At least I'm not seeing any mention about starting to send anything, there
is a client and it did not produce a request, that's how I've always read
it. Also, please note this specific point in -p2 :

   http://tools.ietf.org/html/draft-ietf-httpbis-p2-semantics-26#section-6.5.7
   6.5.7. 408 Request Timeout
   The 408 (Request Timeout) status code indicates that the server did
   not receive a complete request message within the time that it was
   prepared to wait.  A server SHOULD send the close connection option
   (Section 6.1 of [Part1]) in the response, since 408 implies that the
   server has decided to close the connection rather than continue
   waiting.  If the client has an outstanding request in transit, the
   client MAY repeat that request on a new connection.

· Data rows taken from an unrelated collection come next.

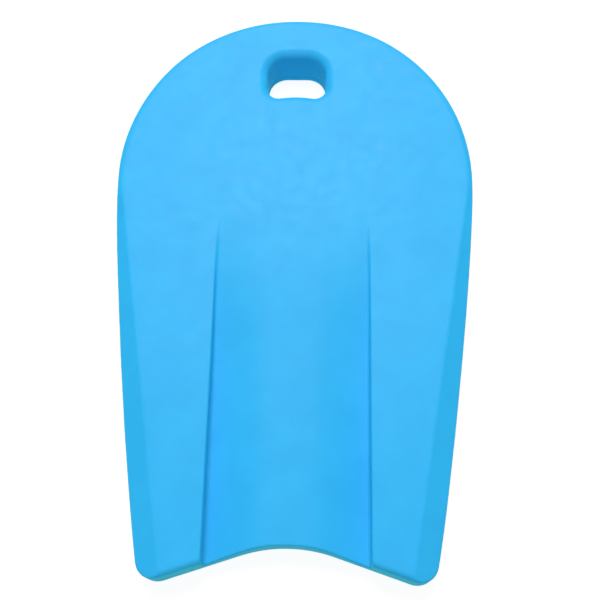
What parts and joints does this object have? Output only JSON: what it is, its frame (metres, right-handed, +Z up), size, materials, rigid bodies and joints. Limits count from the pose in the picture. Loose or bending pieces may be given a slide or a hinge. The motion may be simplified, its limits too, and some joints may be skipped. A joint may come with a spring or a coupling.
{
  "type": "kickboard float",
  "caption": "Foam kickboard with a round nose, hand hole, sunken centre panel between two channels, bevelled rails and a swallow tail, in a satin vinyl coating.",
  "frame": {"origin": "under the middle of the board, on the surface that its underside lies on", "axes": "+Y from the swallow tail to the round nose, +Z up out of the deck, +X to the right seen from above with the nose ahead; the board is symmetric about X = 0"},
  "size_m": [0.425, 0.69, 0.05],
  "materials": {
    "vinyl_deck": "satin sky blue vinyl coat",
    "vinyl_bottom": "satin sky blue vinyl coat",
    "foam": "closed-cell foam, cut face"
  },
  "bodies": {
    "root": {"deck_skin": "vinyl_deck", "bottom_skin": "vinyl_bottom", "foam_core": "foam"}
  },
  "joints": []
}
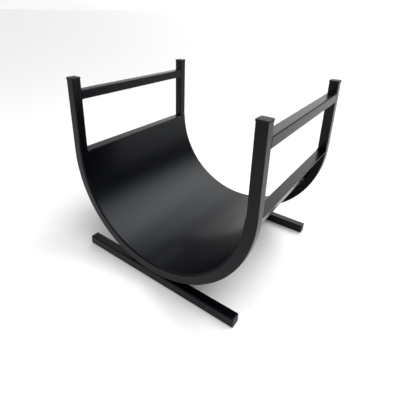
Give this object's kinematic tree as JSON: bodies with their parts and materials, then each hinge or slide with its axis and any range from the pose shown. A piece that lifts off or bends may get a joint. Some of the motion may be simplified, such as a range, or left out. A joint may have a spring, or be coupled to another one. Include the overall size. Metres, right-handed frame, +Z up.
{
  "type": "log holder",
  "caption": "Open log holder: a rolled sheet trough hung in two bent square-tube frames, with side rails and straight feet.",
  "frame": {"origin": "On the floor under the middle of the holder", "axes": "+X to the right across the trough, +Y to the rear along the trough, +Z up; the front is -Y"},
  "size_m": [0.4416, 0.3696, 0.396],
  "materials": {
    "frame_steel": "satin black powder coat on square steel tube",
    "trough_steel": "satin black powder coat on sheet steel",
    "cap_plastic": "fine-textured black moulded plastic",
    "weld_steel": "satin black powder coat over weld beads"
  },
  "bodies": {
    "root": {"front_frame": "frame_steel", "rear_frame": "frame_steel", "front_foot": "frame_steel", "rear_foot": "frame_steel", "left_side_rail": "frame_steel", "right_side_rail": "frame_steel", "log_trough": "trough_steel", "front_left_upright_cap": "cap_plastic", "front_right_upright_cap": "cap_plastic", "rear_left_upright_cap": "cap_plastic", "rear_right_upright_cap": "cap_plastic", "front_left_foot_cap": "cap_plastic", "front_right_foot_cap": "cap_plastic", "rear_left_foot_cap": "cap_plastic", "rear_right_foot_cap": "cap_plastic", "front_left_rail_welds": "weld_steel", "front_right_rail_welds": "weld_steel", "rear_left_rail_welds": "weld_steel", "rear_right_rail_welds": "weld_steel", "front_foot_welds": "weld_steel", "rear_foot_welds": "weld_steel", "front_trough_welds": "weld_steel", "rear_trough_welds": "weld_steel"}
  },
  "joints": []
}
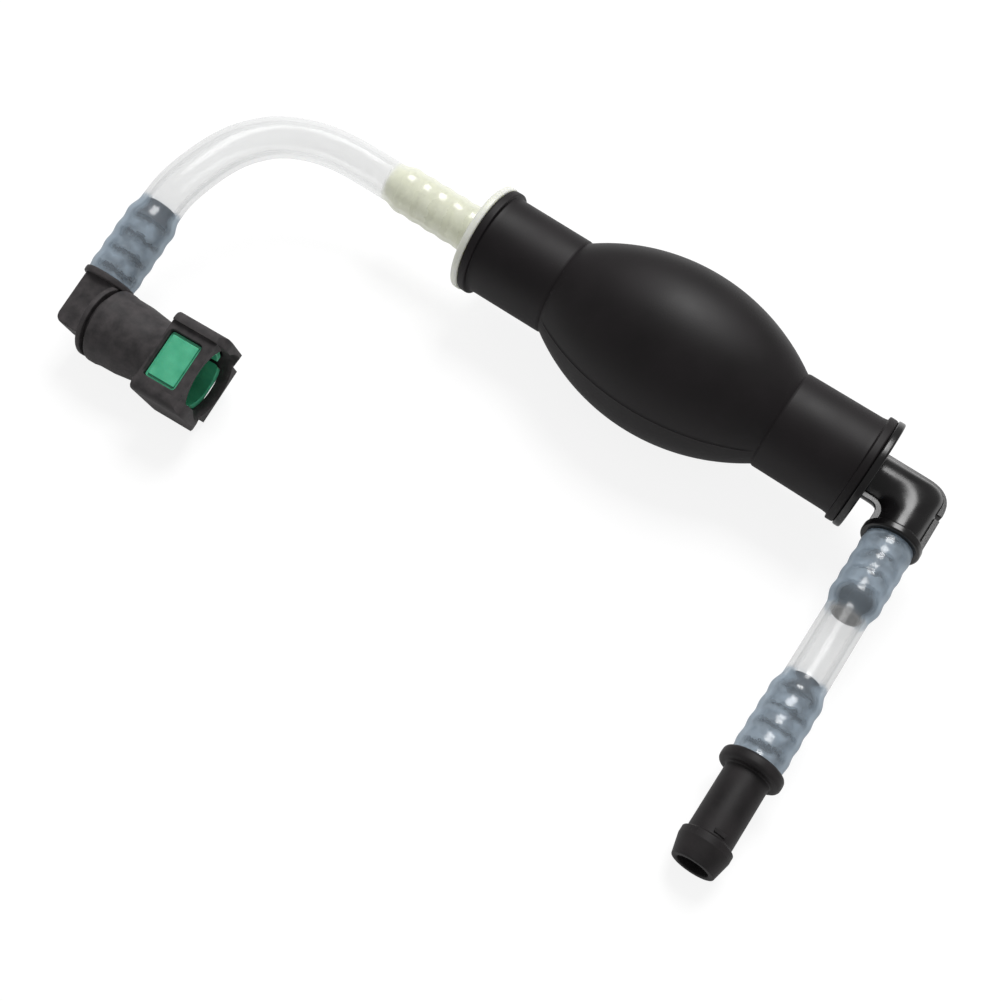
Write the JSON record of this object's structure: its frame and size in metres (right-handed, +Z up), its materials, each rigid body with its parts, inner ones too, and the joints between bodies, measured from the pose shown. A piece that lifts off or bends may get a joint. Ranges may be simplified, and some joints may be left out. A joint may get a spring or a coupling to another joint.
{
  "type": "priming bulb pump",
  "caption": "Hand squeeze bulb pump for a fuel line, with check valves, short clear hoses, a two-button quick connector and a beaded outlet stub.",
  "frame": {"origin": "middle of the bulb, on its axis", "axes": "+X along the bulb from inlet to outlet, +Z up from the surface that the pump lies on, which is 21 mm below the origin"},
  "size_m": [0.1907, 0.1184, 0.0421],
  "materials": {
    "bulb_rubber": "matte moulded rubber",
    "natural_nylon": "natural undyed nylon",
    "valve_plastic": "moulded",
    "seal_rubber": "moulded",
    "spring_steel": "drawn wire",
    "black_nylon": "moulded satin",
    "clear_hose": "translucent extruded tube",
    "ring_rubber": "moulded",
    "green_plastic": "moulded"
  },
  "bodies": {
    "pump": {"bulb": "bulb_rubber", "inlet_valve_body": "natural_nylon", "inlet_cage": "valve_plastic", "inlet_spring": "spring_steel", "outlet_valve_body": "black_nylon", "outlet_seat": "valve_plastic", "outlet_spring": "spring_steel", "inlet_hose": "clear_hose", "outlet_hose": "clear_hose", "outlet_stub": "black_nylon", "connector_body": "black_nylon", "connector_o_rings": "ring_rubber", "connector_spacer": "black_nylon", "connector_bush": "black_nylon"},
    "crown": {"bulb_crown": "bulb_rubber"},
    "inlet_valve": {"inlet_poppet": "valve_plastic", "inlet_poppet_seal": "seal_rubber"},
    "outlet_valve": {"outlet_poppet": "valve_plastic", "outlet_poppet_seal": "seal_rubber"},
    "upper_pad": {"release_pad_upper": "green_plastic"},
    "lower_pad": {"release_pad_lower": "green_plastic"},
    "rear_latch": {"latch_rear": "green_plastic"},
    "front_latch": {"latch_front": "green_plastic"}
  },
  "joints": [
    {"name": "bulb_squeeze", "type": "slide", "parent": "pump", "child": "crown", "axis": [0, 0, -1], "range_m": [0, 0.008], "stiffness_N_per_m": 2500},
    {"name": "inlet_valve_lift", "type": "slide", "parent": "pump", "child": "inlet_valve", "axis": [1, 0, 0], "range_m": [0, 0.002], "stiffness_N_per_m": 60, "deforming": ["inlet_spring"]},
    {"name": "outlet_valve_lift", "type": "slide", "parent": "pump", "child": "outlet_valve", "axis": [1, 0, 0], "range_m": [0, 0.002], "stiffness_N_per_m": 60, "deforming": ["outlet_spring"]},
    {"name": "upper_pad_press", "type": "slide", "parent": "pump", "child": "upper_pad", "axis": [-0.0284, 0.4057, -0.9135], "range_m": [0, 0.0014], "stiffness_N_per_m": 3000},
    {"name": "lower_pad_press", "type": "slide", "parent": "pump", "child": "lower_pad", "axis": [0.0284, -0.4057, 0.9135], "range_m": [0, 0.0014]},
    {"name": "rear_latch_open", "type": "slide", "parent": "pump", "child": "rear_latch", "axis": [-0.0637, 0.9113, 0.4067], "range_m": [0, 0.00084]},
    {"name": "front_latch_open", "type": "slide", "parent": "pump", "child": "front_latch", "axis": [0.0637, -0.9113, -0.4067], "range_m": [0, 0.00084]}
  ],
  "couplings": [
    {"joint": "lower_pad_press", "follows": "upper_pad_press", "ratio": 1},
    {"joint": "rear_latch_open", "follows": "upper_pad_press", "ratio": 0.6},
    {"joint": "front_latch_open", "follows": "upper_pad_press", "ratio": 0.6}
  ]
}
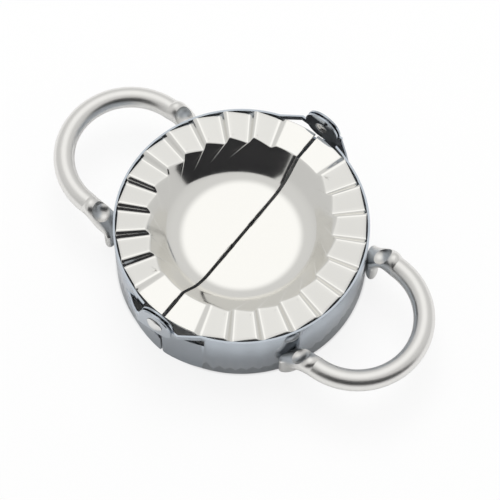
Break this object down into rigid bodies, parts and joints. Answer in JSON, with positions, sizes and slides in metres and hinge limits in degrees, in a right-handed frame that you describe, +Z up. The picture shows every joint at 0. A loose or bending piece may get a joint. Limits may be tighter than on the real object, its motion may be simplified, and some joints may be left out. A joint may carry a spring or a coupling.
{
  "type": "empanada press",
  "caption": "Hinged stainless-steel empanada press: fluted ring round a shallow dish in each half, round cutting skirt below, riveted hinge ears and a bent tube loop handle on each side.",
  "frame": {"origin": "on the table under the middle of the ring, at the bottom centre of the bounding box", "axes": "+X towards one handle, across the fold; hinge axis along Y; +Z up, out of the open dish"},
  "size_m": [0.1648, 0.1054, 0.0394],
  "materials": {
    "polished_plate": "mirror polished stamped sheet",
    "rolled_skirt": "smooth bright rolled sheet",
    "satin_tube": "satin polished tube",
    "rivet_steel": "bright turned rivet"
  },
  "bodies": {
    "left_half": {"left_press_plate": "polished_plate", "left_cutter_band": "rolled_skirt", "left_handle": "satin_tube", "rear_rivet": "rivet_steel"},
    "right_half": {"right_press_plate": "polished_plate", "right_cutter_band": "rolled_skirt", "right_handle": "satin_tube", "front_rivet": "rivet_steel"}
  },
  "joints": [
    {"name": "fold_hinge", "type": "hinge", "parent": "left_half", "child": "right_half", "pos_m": [0, 0, 0.0322], "axis": [0, -1, 0], "range_deg": [0, 180]}
  ]
}
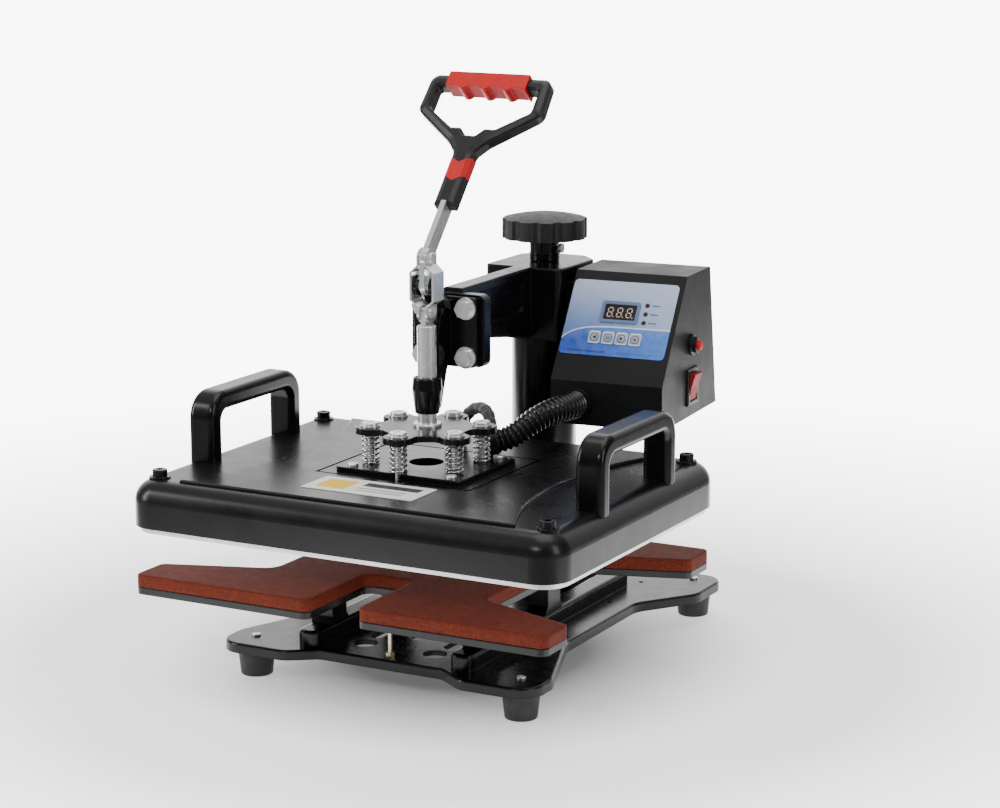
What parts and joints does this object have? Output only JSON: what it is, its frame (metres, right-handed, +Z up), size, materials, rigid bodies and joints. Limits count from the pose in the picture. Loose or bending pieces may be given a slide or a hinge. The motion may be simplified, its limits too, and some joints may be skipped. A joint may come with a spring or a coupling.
{
  "type": "heat press",
  "caption": "Swing-away toggle heat press with a covered upper platen, a four-wing padded lower platen, a swivelling arm on a column and a box with a sloped control panel",
  "frame": {"origin": "on the bench, under the middle of the overall width and depth", "axes": "+X to the operator's right, +Y to the back, +Z up"},
  "size_m": [0.386, 0.424, 0.4799],
  "materials": {
    "cast_black": "glossy black enamel over a casting",
    "tube_black": "glossy black paint",
    "foot_rubber": "moulded rubber",
    "zinc": "bright zinc plate",
    "link_steel": "zinc-plated pressed steel",
    "spring_steel": "plated spring wire",
    "brass_stud": "plated stud",
    "pad_silicone": "matt silicone foam",
    "cover_paint": "fine black powder coat",
    "plate_aluminium": "machined aluminium",
    "insulation": "ceramic fibre board",
    "element_steel": "oxidised sheath",
    "black_plate": "gloss black plate",
    "plate_print": "printed film",
    "handle_plastic": "satin black moulding",
    "red_plastic": "satin red moulding",
    "knob_plastic": "matt black moulding",
    "collar_steel": "blackened steel",
    "box_paint": "satin dark grey sheet",
    "panel_print": "printed film, blue",
    "display_dark": "dark display window",
    "led_red": "tinted lens",
    "key_red": "soft key",
    "key_blue": "soft key",
    "board_green": "circuit board",
    "switch_black": "moulded black",
    "conduit_plastic": "corrugated polyamide",
    "sleeve_glass": "black varnished sleeve"
  },
  "bodies": {
    "base": {"base_frame": "cast_black", "rubber_feet": "foot_rubber", "foot_screws": "zinc", "column": "tube_black", "column_bolts": "zinc", "platen_posts": "tube_black", "post_studs": "zinc", "lower_plate": "tube_black", "silicone_pad": "pad_silicone", "guide_stud": "brass_stud"},
    "carriage": {"swivel_bush": "tube_black"},
    "knob": {"hand_knob": "knob_plastic", "knob_collar": "collar_steel", "pressure_screw": "link_steel", "set_screw": "zinc"},
    "arm": {"swing_arm": "cast_black", "clamp_bracket": "black_plate", "clamp_bolts": "zinc", "pivot_pin": "zinc", "box_bracket": "tube_black", "box_shell": "box_paint", "box_back": "box_paint", "control_overlay": "panel_print", "display_window": "display_dark", "indicator_leds": "led_red", "circuit_board": "board_green", "switch_frame": "switch_black", "button_bezel": "switch_black", "conduit_gland": "conduit_plastic", "power_inlet": "switch_black"},
    "lever": {"lever_bar": "link_steel", "handle_frame": "handle_plastic", "handle_grip": "red_plastic", "handle_band": "red_plastic", "upper_rivet": "zinc"},
    "links": {"toggle_links": "link_steel"},
    "plunger": {"plunger_rod": "link_steel", "pressure_plate": "black_plate", "rod_collar": "zinc", "pressure_springs": "spring_steel"},
    "platen": {"platen_cover": "cover_paint", "heating_plate": "plate_aluminium", "insulation_sheet": "insulation", "heating_element": "element_steel", "mount_plate": "black_plate", "mount_screws": "zinc", "spring_bolts": "zinc", "cover_bolts": "zinc", "side_handles": "tube_black", "handle_screws": "zinc", "rating_plate": "plate_print", "wire_sleeve": "sleeve_glass", "conduit_socket": "conduit_plastic", "flexible_conduit": "conduit_plastic"},
    "rocker": {"rocker_paddle": "red_plastic"},
    "reset": {"reset_button": "red_plastic"},
    "key_1": {"panel_key_1": "key_blue"},
    "key_2": {"panel_key_2": "key_red"},
    "key_3": {"panel_key_3": "key_blue"},
    "key_4": {"panel_key_4": "key_blue"}
  },
  "joints": [
    {"name": "arm_height", "type": "slide", "parent": "base", "child": "carriage", "axis": [0, 0, 1], "range_m": [-0.004, 0.006]},
    {"name": "arm_swing", "type": "hinge", "parent": "carriage", "child": "arm", "pos_m": [0, 0.143, 0.28], "axis": [0, 0, 1], "continuous": true},
    {"name": "knob_turn", "type": "hinge", "parent": "carriage", "child": "knob", "pos_m": [0, 0.143, 0.34], "axis": [0, 0, 1], "range_deg": [-720, 1080]},
    {"name": "lever_pull", "type": "hinge", "parent": "arm", "child": "lever", "pos_m": [0, -0.062, 0.32], "axis": [1, 0, 0], "range_deg": [0, 133]},
    {"name": "links_swing", "type": "hinge", "parent": "lever", "child": "links", "pos_m": [0, -0.062, 0.3422], "axis": [1, 0, 0], "range_deg": [-112, 0]},
    {"name": "plunger_slide", "type": "slide", "parent": "arm", "child": "plunger", "axis": [0, 0, -1], "range_m": [0, 0.0334]},
    {"name": "platen_float", "type": "slide", "parent": "plunger", "child": "platen", "axis": [0, 0, 1], "range_m": [0, 0.006], "stiffness_N_per_m": 40000, "springref_m": -0.002, "deforming": ["pressure_springs"]},
    {"name": "rocker_switch", "type": "hinge", "parent": "arm", "child": "rocker", "pos_m": [0.14018, 0.14221, 0.215], "axis": [-0.0837, 0.9965, 0], "range_deg": [0, 20]},
    {"name": "reset_press", "type": "slide", "parent": "arm", "child": "reset", "axis": [-0.9965, -0.0837, 0], "range_m": [0, 0.0025], "stiffness_N_per_m": 500, "springref_m": -0.002},
    {"name": "key_1_press", "type": "slide", "parent": "arm", "child": "key_1", "axis": [-0.0685, 0.8157, -0.5744], "range_m": [0, 0.0006], "stiffness_N_per_m": 800, "springref_m": -0.0005},
    {"name": "key_2_press", "type": "slide", "parent": "arm", "child": "key_2", "axis": [-0.0685, 0.8157, -0.5744], "range_m": [0, 0.0006], "stiffness_N_per_m": 800, "springref_m": -0.0005},
    {"name": "key_3_press", "type": "slide", "parent": "arm", "child": "key_3", "axis": [-0.0685, 0.8157, -0.5744], "range_m": [0, 0.0006], "stiffness_N_per_m": 800, "springref_m": -0.0005},
    {"name": "key_4_press", "type": "slide", "parent": "arm", "child": "key_4", "axis": [-0.0685, 0.8157, -0.5744], "range_m": [0, 0.0006], "stiffness_N_per_m": 800, "springref_m": -0.0005}
  ],
  "couplings": [
    {"joint": "knob_turn", "follows": "arm_height", "rad_per_m": 3141.6},
    {"joint": "links_swing", "follows": "lever_pull", "ratio": -0.8375},
    {"joint": "plunger_slide", "follows": "lever_pull", "m_per_rad": 0.01435}
  ]
}
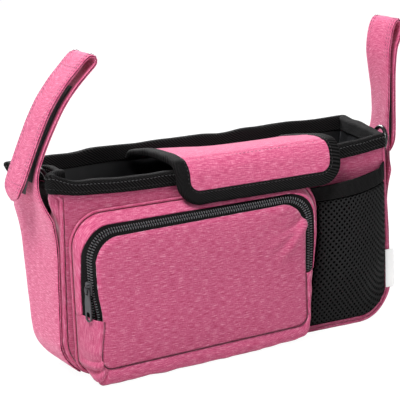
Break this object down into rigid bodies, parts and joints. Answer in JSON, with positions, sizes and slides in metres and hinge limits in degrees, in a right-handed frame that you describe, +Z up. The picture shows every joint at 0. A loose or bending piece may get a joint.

Note the last sentence : "*If* the client has an outstanding request ...".
For me that clearly means that the client might very well receive a 408
while it did not have an outstanding request, which implies that no byte
was sent over the wire yet.

> There is nothing in any of the HTTP RFCs that talks about returning a
> response line, headers, and message body to the client without first
> receiving something from the client.

Of course, but the same is true for the reverse proposition, nothing
says it's not possible. And in fact, 400 bad request is a perfect
example. If the client sends unparsable crap (so nothing matching
even the beginning of a valid request), a 400 bad req will be
returned. We're talking about protocol errors here leading to a
connection being closed as a result, I'm not seeing anything wrong
with that.

> What CUPS does (and this was largely based on asking the question, "What does
> Apache HTTP Server do?" many years ago) is to silently close the connection
> after the configured timeout, which is large enough (300 seconds for CUPS and
> Apache) to account for any reasonable traffic delays (on the Earth, at
> least).

But as I said in the other thread, the spec prevents the client from retrying
a non-idempotent request if the server does this, while 408 explicitly allows
it to. So I think that the intent behind the 408 was pretty clearly to inform
the client that no damage was made and that it had a chance to retry. On silent
close, you must not resend a POST for example, since it might very well have
already been processed :

   http://tools.ietf.org/html/draft-ietf-httpbis-p1-messaging-26#section-6.3.1
   6.3.1. Retrying Requests
   Connections can be closed at any time, with or without intention.
   Implementations ought to anticipate the need to recover from
   asynchronous close events.

   When an inbound connection is closed prematurely, a client MAY open a
   new connection and automatically retransmit an aborted sequence of
   requests if all of those requests have idempotent methods (Section
   4.2.2 of [Part2]).  A proxy MUST NOT automatically retry non-
   idempotent requests.

   A user agent MUST NOT automatically retry a request with a non-
   idempotent method unless it has some means to know that the request
   semantics are actually idempotent, regardless of the method, or some
   means to detect that the original request was never applied.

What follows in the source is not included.